_MATERIALS PROVIDED_.
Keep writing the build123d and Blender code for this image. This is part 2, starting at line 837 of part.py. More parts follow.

...

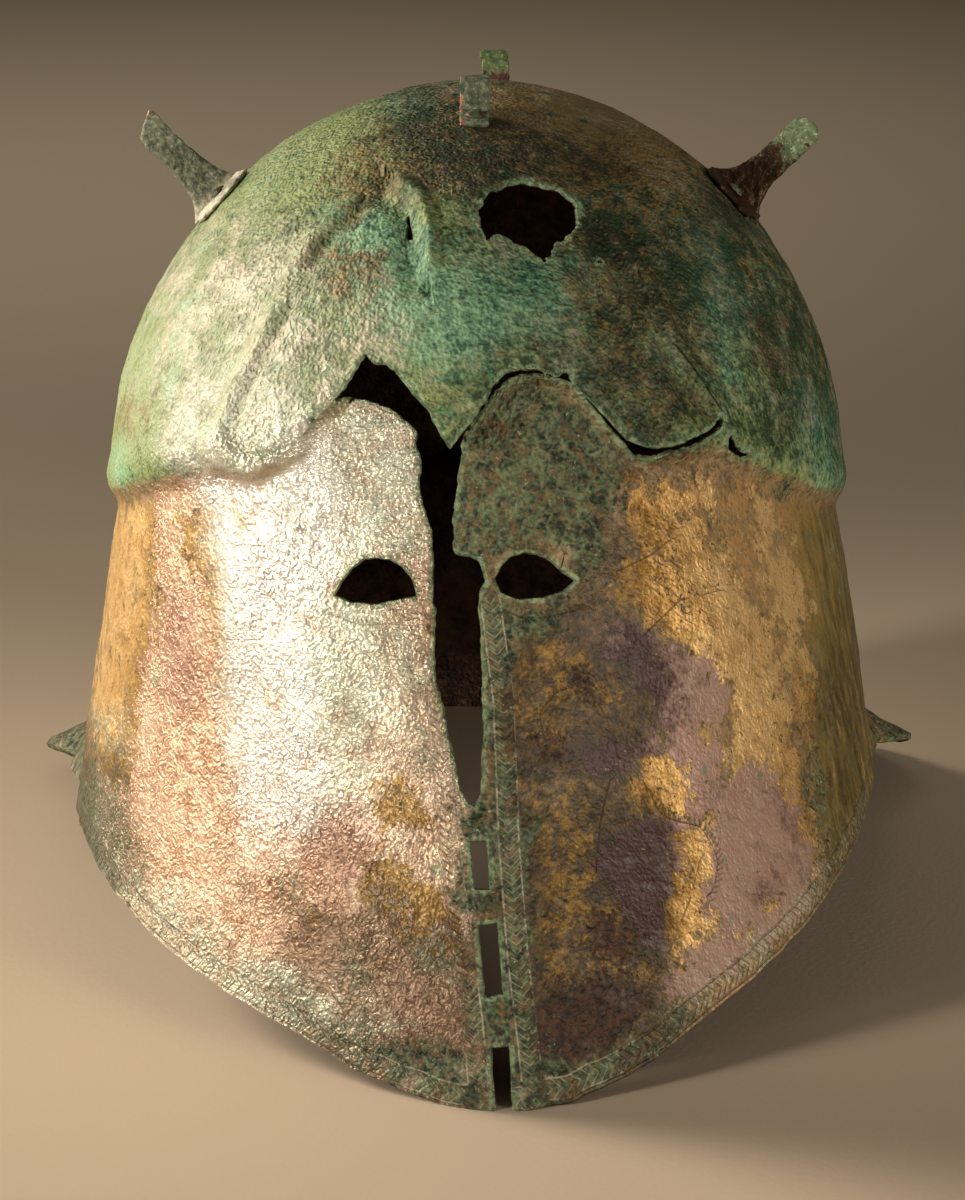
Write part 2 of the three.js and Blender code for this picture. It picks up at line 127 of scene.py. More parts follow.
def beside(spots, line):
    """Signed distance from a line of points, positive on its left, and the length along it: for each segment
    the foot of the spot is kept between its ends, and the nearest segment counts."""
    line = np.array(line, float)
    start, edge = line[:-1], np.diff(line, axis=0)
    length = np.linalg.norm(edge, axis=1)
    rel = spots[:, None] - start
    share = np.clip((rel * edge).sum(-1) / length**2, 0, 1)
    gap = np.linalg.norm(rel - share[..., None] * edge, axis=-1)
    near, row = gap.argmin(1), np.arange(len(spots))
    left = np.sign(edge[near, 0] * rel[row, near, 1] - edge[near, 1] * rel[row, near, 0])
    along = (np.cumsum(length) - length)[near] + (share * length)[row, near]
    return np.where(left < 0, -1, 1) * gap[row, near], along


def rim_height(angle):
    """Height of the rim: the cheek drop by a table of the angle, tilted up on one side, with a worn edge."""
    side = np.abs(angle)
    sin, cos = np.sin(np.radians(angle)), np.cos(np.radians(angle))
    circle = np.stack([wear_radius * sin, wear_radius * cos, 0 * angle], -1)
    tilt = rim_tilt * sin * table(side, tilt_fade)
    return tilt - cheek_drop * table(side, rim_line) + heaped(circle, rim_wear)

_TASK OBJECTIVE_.
From the records above, copy out the line with "Write part 2", the line with "return tilt - cheek_drop", and every line between them, word for word.

_PROBLEM SOLUTION_.
Write part 2 of the three.js and Blender code for this picture. It picks up at line 127 of scene.py. More parts follow.
def beside(spots, line):
    """Signed distance from a line of points, positive on its left, and the length along it: for each segment
    the foot of the spot is kept between its ends, and the nearest segment counts."""
    line = np.array(line, float)
    start, edge = line[:-1], np.diff(line, axis=0)
    length = np.linalg.norm(edge, axis=1)
    rel = spots[:, None] - start
    share = np.clip((rel * edge).sum(-1) / length**2, 0, 1)
    gap = np.linalg.norm(rel - share[..., None] * edge, axis=-1)
    near, row = gap.argmin(1), np.arange(len(spots))
    left = np.sign(edge[near, 0] * rel[row, near, 1] - edge[near, 1] * rel[row, near, 0])
    along = (np.cumsum(length) - length)[near] + (share * length)[row, near]
    return np.where(left < 0, -1, 1) * gap[row, near], along


def rim_height(angle):
    """Height of the rim: the cheek drop by a table of the angle, tilted up on one side, with a worn edge."""
    side = np.abs(angle)
    sin, cos = np.sin(np.radians(angle)), np.cos(np.radians(angle))
    circle = np.stack([wear_radius * sin, wear_radius * cos, 0 * angle], -1)
    tilt = rim_tilt * sin * table(side, tilt_fade)
    return tilt - cheek_drop * table(side, rim_line) + heaped(circle, rim_wear)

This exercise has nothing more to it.